The exciton diffusion length (L _D) and fluid mechanics were effectively optimized by modulating the polymer aggregation structure. The printing PPHJ flexible OPVs exhibits more than 18% efficiency, and the flexible device maintained 90.4% of the initial PCE after 2000 bending cycles, showing excellent mechanical stability. Meanwhile, the rigid device exhibits 20% efficiency (certified19.68%, the highest value for the eco-friendly solvent system). Notably, the fabricated 23.60 cm² large-area module was 15.60% PCE.

Abstract

The performance of flexible all-polymer organic photovoltaics (OPVs) constrained by low short-circuit current density (J _SC) and fill factor (FF), resulting in diminished power conversion efficiency (PCE) and compromised mechanical stability. Enhancing the exciton diffusion length (L _D) is pivotal for improving device parameters, including PCE. However, the underlying mechanisms governing exciton diffusion dynamics, influenced by the aggregation structure of conjugated polymers, remain insufficiently understood. This study employs molecular dynamics simulations to calculate the interchain free energy distribution [ΔG(r)] and strategically modulates the aggregation behavior of the polymer donor PM6 by controlling its molecular weight (MW).
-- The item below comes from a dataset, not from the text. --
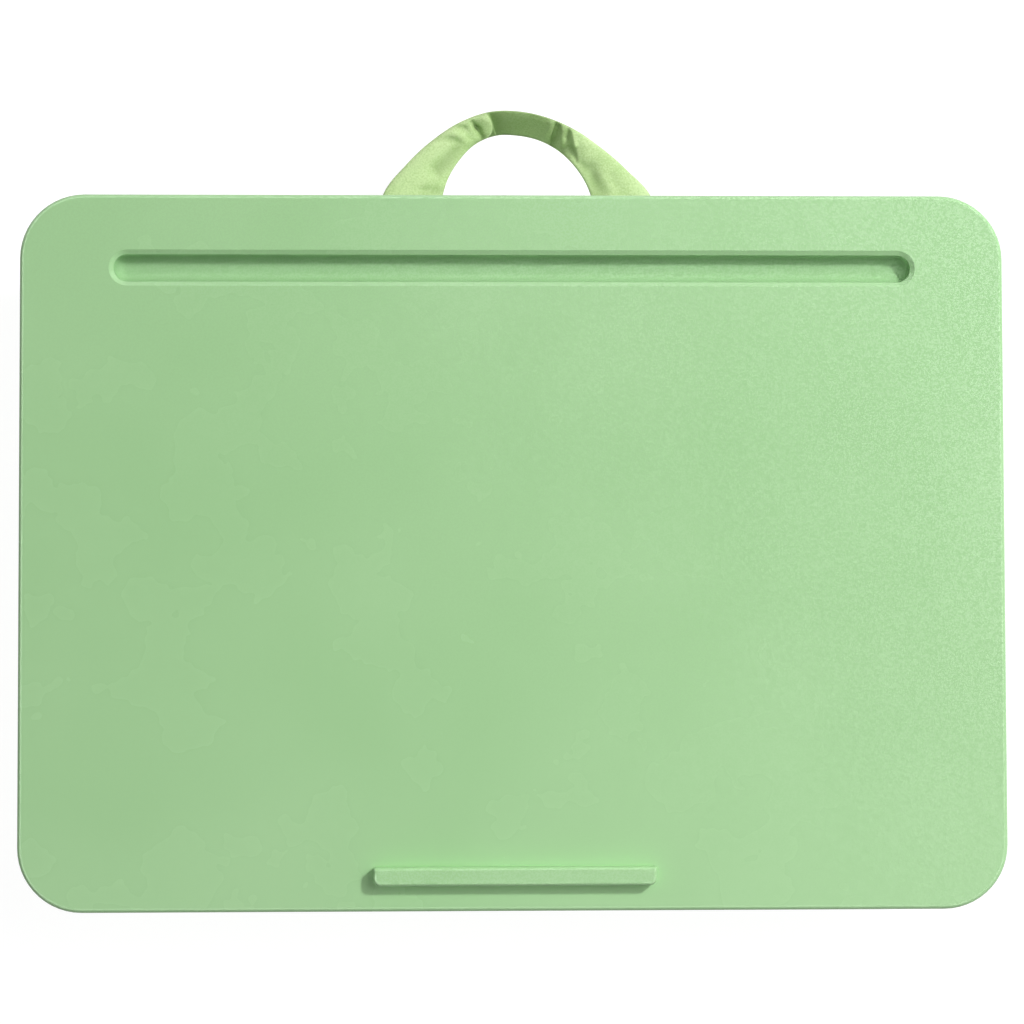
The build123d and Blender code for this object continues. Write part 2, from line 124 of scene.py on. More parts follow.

Medium-MW PM6 demonstrates optimized aggregation behavior, leading to extended L _D and precisely tuned fluid mechanics, which facilitate the formation of a pseudo-planar heterojunction (PPHJ) active layer. These advancements enable PPHJ-based all-polymer flexible devices to achieve a PCE of 18.01%, with notable improvements in J _SC and FF, and retain 90.4% of their initial efficiency after 2000 bending cycles. Encouraged by these advantages, a record-breaking efficiency of 20.0% (certified 19.68%) was achieved for eco-friendly, printed OPVs (PM6//L8-BO) with small-area devices (0.0621 cm²), whereas large-area modules (23.60 cm²) reached an efficiency of 15.60%.